He goes by the name Swami. He is Myonk and his brother Yash’s teacher. He arrives downstairs. We was here to see if we could help him connect with some American patrons. “It’s not the best time to be looking for investors.” We talk at length. He is erudite and professorial. He is a real person. I am amused by the chance encounter. It’s not everyday you hand a swami a business card. He alludes to “one world” and “from the source,” which I innocently take as a good sign as that was to be the name of this blog.
He talks about India districts in terms of chakras: Kerala at the base, Tamil Nadu the belly, Varanasi throat, Rishikesh the third eye. He believes that “global karma” is playing out but that the planet is on the verge of change, that the days of Western gross materialism will end. India society is resistant to authority and regulation, and Indians live on a plain that is not only material. In other words, trashing your neighborhood and country doesn’t pull with Indians. I push pack. He resists our questions about balancing individual liberty and the global need to protect the environment. He obviously is critical of the West but his prescription don’t provide me with much comfort.
A week later we meet at his place, not far from where we are staying.
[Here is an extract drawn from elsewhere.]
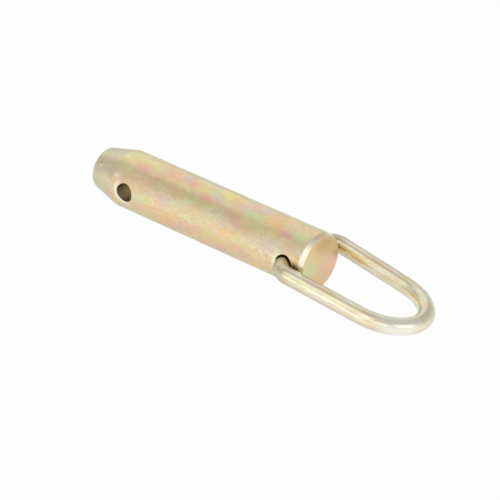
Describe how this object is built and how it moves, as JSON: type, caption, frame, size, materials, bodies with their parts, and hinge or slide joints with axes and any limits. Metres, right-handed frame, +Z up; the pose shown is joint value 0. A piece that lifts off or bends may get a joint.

He is a talented artist seeking to set up a creative arts and tantric yoga center. As a Kundalini Yogi, I discover, he believes that the mindful use of the senses provide a path to liberation. He advocates for passion, something “society beats out of you and discourages as eccentric and self-involved.” To illustrate the difference between East and West, he tells a story of how a cow was run over on a German highway and made headlines and how, in India, a bus crashed over a Himalayas cliff to avoid hitting a bovine, killing thirty-five people. Indeed, this is planet India.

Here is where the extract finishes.